A good system design tool will generate the common elements to connect all the peripherals to the processor, including the chip-select decoder, data return multiplexer, interrupt controller, and wait-state generator.  For Altera’s Nios soft core processor for our APEX product line, for example, we have a wizard included in the Excalibur development tool kit that automatically configures the peripheral bus module (PBM). It generates HDL, instantiates and connects all the peripherals to the processor – whether they are canned or custom -- and creates the necessary glue logic.  The wizard automatically generates wait states, interrupt control, variable bus sizers, and address decoding.  For example, the user can indicate which peripherals interrupt the processor.  For each one that does, the wizard automatically assigns an address in the Interrupt Lookup Table and generates the corresponding interrupt control logic. Bus size converters are used to adapt 32-bit peripherals to 16-bit configurations as needed.  This kind of functionality not only dramatically shortens the design cycle, but assures that the logic is right the first time. 

Testing issues

Soft cores present unique testing challenges. Core vendors should implement and prove the design in silicon, and should validate that their products comply with industry-standard specifications and provide acceptable simulation on an accompanying test bench.
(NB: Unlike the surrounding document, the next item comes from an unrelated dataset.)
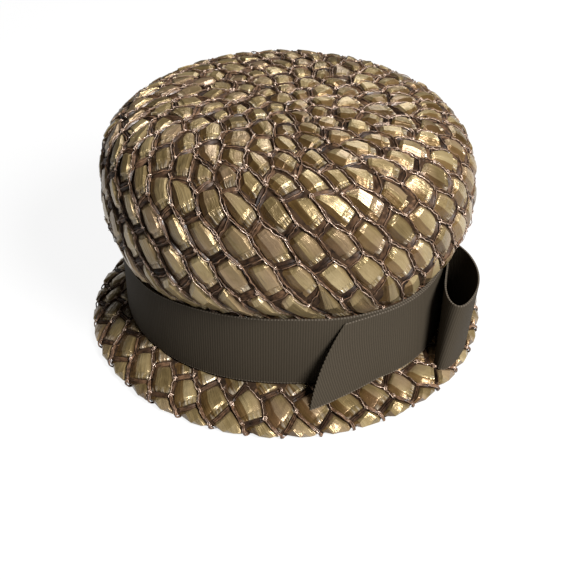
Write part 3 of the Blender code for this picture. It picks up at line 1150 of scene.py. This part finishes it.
def layRibbon(name, stations, closed, rows=10, shape=None):
    # a ribbon through pairs of lower and upper points; the UV map holds the length along it, for the ribs
    bpy.ops.object.select_all(action="DESELECT")
    bpy.ops.mesh.primitive_grid_add(x_subdivisions=len(stations) - 1, y_subdivisions=rows, size=2)
    obj = bpy.context.object
    obj.name = name
    mesh = obj.data
    lengths = [(0.0, 0.0)]
    for (low0, high0), (low1, high1) in zip(stations, stations[1:]):
        lengths.append((lengths[-1][0] + (low1 - low0).length, lengths[-1][1] + (high1 - high0).length))
    layer = mesh.uv_layers.active
    layer.name = "cell"
    last = len(stations) - 1
    for loop in mesh.loops:
        vert = mesh.vertices[loop.vertex_index].co
        edges, up = lengths[round((vert.x + 1) / 2 * last)], (vert.y + 1) / 2
        layer.data[loop.index].uv = (mix(*edges, up), up)
    for vert in mesh.vertices:
        station, up = round((vert.co.x + 1) / 2 * last), (vert.co.y + 1) / 2
        low, high = stations[station]
        vert.co = low.lerp(high, up) + (shape(station, up) if shape else Vector())
    if closed:
        bpy.ops.object.mode_set(mode="EDIT")
        bpy.ops.mesh.select_all(action="SELECT")
        bpy.ops.mesh.remove_doubles(threshold=weldReach)
        bpy.ops.object.mode_set(mode="OBJECT")
    wall = obj.modifiers.new("wall", "SOLIDIFY")
    wall.thickness = ribbon["thickness"] * ribbon["laidShare"]
    wall.offset = -1      # away from the crown
    bpy.ops.object.modifier_apply(modifier=wall.name)
    bpy.ops.object.shade_smooth_by_angle(angle=math.radians(40))
    return obj, sum(lengths[-1]) / 2


def bandStations():
    stations = []
    for step in range(361):
        angle = -step + 180.0
        turn = math.radians(angle)
        ripple = sum(high * math.sin(turn * waves + start) for high, waves, start in ribbon["ripples"])
        stand = -form["bandThickness"] + ribbon["slack"] + ripple * 0.5
        low = form["footZ"] - lineAt("footDip", turn)
        high = form["bandTop"] + ripple - lineAt("topDip", turn)
        stations.append((aroundBand(angle, stand, low), aroundBand(angle, stand + ribbon["slack"], high)))
    return stations


def tailStations():
    stations = []
    for step in range(ribbon["tailSteps"] + 1):
        share = step / ribbon["tailSteps"]
        lowAngle = mix(ribbon["tailRoot"], ribbon["tailTip"], share)
        highAngle = mix(ribbon["tailRoot"], ribbon["tailCorner"], share)
        low = ribbonEdges(lowAngle, tailStand(lowAngle), lowAngle, form["gap"])[0]
        high = ribbonEdges(highAngle, tailStand(highAngle), highAngle, form["gap"])[1]
        stations.append((low, high))
    return stations


def tailCut(station, up):
    # the slanted cut bows out towards the front and has small teeth
    forward = Vector((-1, 0, 0)) * ease((station / ribbon["tailSteps"] - 0.5) / 0.5)
    teeth = ribbon["cutTeeth"] * (round(up * ribbon["tailRows"]) % 2) * (station == ribbon["tailSteps"])
    return forward * (ribbon["cutBow"] * 4 * up * (1 - up) + teeth)


def loopStations():
    stations = []
    route = smoothRoute(ribbon["loopPlan"], 8)
    layer = ribbon["thickness"] + form["gap"]
    for step, (toNose, outShare) in enumerate(route):
        angle = mix(ribbon["loopRoot"], ribbon["loopNose"], toNose)
        lowAngle = mix(ribbon["loopRoot"], ribbon["loopFootNose"], toNose)
        lowBase, highBase = tailStand(angle) + layer, form["gap"] + layer
        legs = 2 * layer if 2 * step > len(route) else 0.0
        low = lowBase + max(outShare * (ribbon["loopReach"] - lowBase), legs)
        high = highBase + max(outShare * (ribbon["loopReach"] + ribbon["loopSplay"] - highBase), legs)
        stations.append(ribbonEdges(lowAngle, low, angle, high))
    return stations


band, bandLength = layRibbon("ribbonBand", bandStations(), closed=True)
finishPiece(band, grosgrain, "ribbon", "ribbon_band")
tail, tailLength = layRibbon("bowTail", tailStations(), closed=False, rows=ribbon["tailRows"], shape=tailCut)
finishPiece(tail, grosgrain, "ribbon", "bow_tail")
loop, loopLength = layRibbon("bowLoop", loopStations(), closed=False)
finishPiece(loop, grosgrain, "ribbon", "bow_loop")
print("ribbon laid: band", round(bandLength, 3), "tail", round(tailLength, 3), "loop", round(loopLength, 3))


# floor, light and camera
studio = {
    "elevation": math.radians(35.5),
    "distance": 0.643,
    "aimHeight": 0.0085,
    "focalPixels": 1080.0,
    "centerX": 285.3,
    "frame": 580.0,
    "filmWidth": 36.0,
    "floor": (0.08, 0.08, 0.08), "floorGlow": 0.89,
    "tableAt": (0.0, 0.20, 0.0), "tableSize": (0.84, 0.96, 1.0),
    "sky": 0.07, "skyTint": (1.0, 0.97, 0.92),
    "lightAim": (0.0, 0.0, 0.06),
    "keyPower": 52.0, "keySize": 0.56, "keyAt": (0.73, -0.82, 0.99),
    "fillPower": 0.1, "fillSize": 0.8, "fillAt": (-0.8, -0.6, 0.5),
    "backPower": 4.5, "backSize": 0.5, "backAt": (0.30, 0.80, 0.85),
}


def aimAt(obj, target):
    direction = Vector(target) - obj.location
    obj.rotation_euler = direction.to_track_quat("-Z", "Y").to_euler()


def addSoftLight(name, place, size, power):
    bpy.ops.object.light_add(type="AREA", location=place)
    light = bpy.context.object
    light.name = name
    light.data.shape = "DISK"
    light.data.size = size
    light.data.energy = power
    aimAt(light, studio["lightAim"])


def addStudio():
    bpy.ops.mesh.primitive_plane_add(size=1.0, location=studio["tableAt"])
    floor = bpy.context.object
    floor.scale = studio["tableSize"]
    floor.name = "paleFloor"
    material, _, _, shader = newMaterial("paleFloor", 0.9)
    shader.inputs["Base Color"].default_value = (*studio["floor"], 1.0)
    shader.inputs["Emission Color"].default_value = (1.0, 1.0, 1.0, 1.0)
    shader.inputs["Emission Strength"].default_value = studio["floorGlow"]
    floor.data.materials.append(material)
    world = bpy.data.worlds.new("studioSky")
    bpy.context.scene.world = world
    world.use_nodes = True
    background = world.node_tree.nodes["Background"]
    background.inputs["Color"].default_value = (*studio["skyTint"], 1.0)
    background.inputs["Strength"].default_value = studio["sky"]
    bpy.context.scene.view_settings.view_transform = "Standard"
    for kind in ("key", "fill", "back"):
        addSoftLight(kind + "Light", studio[kind + "At"], studio[kind + "Size"], studio[kind + "Power"])


def addCamera():
    data = bpy.data.cameras.new("photoCamera")
    camera = bpy.data.objects.new("photoCamera", data)
    bpy.context.scene.collection.objects.link(camera)
    rise, distance = studio["elevation"], studio["distance"]
    camera.location = (0, -distance * math.cos(rise), studio["aimHeight"] + distance * math.sin(rise))
    aimAt(camera, (0, 0, studio["aimHeight"]))
    data.sensor_width = studio["filmWidth"]
    data.lens = studio["focalPixels"] * studio["filmWidth"] / studio["frame"]
    data.shift_x = (studio["frame"] / 2 - studio["centerX"]) / studio["frame"]
    data.clip_start, data.clip_end = 0.01, 20.0
    bpy.context.scene.camera = camera


addStudio()
addCamera()
print("studio ready")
However, since soft cores have flexible technologies and implementations, you must provide a means for testing them in your particular design.

For cores in HDL format, a test bench defines how to exercise the core logic's nodes after you embed the core into a chip and test the entire chip. A test bench should provide high fault coverage for the core. At a gate-level representation, test-vector suites provide the same function of exercising the core with high fault coverage.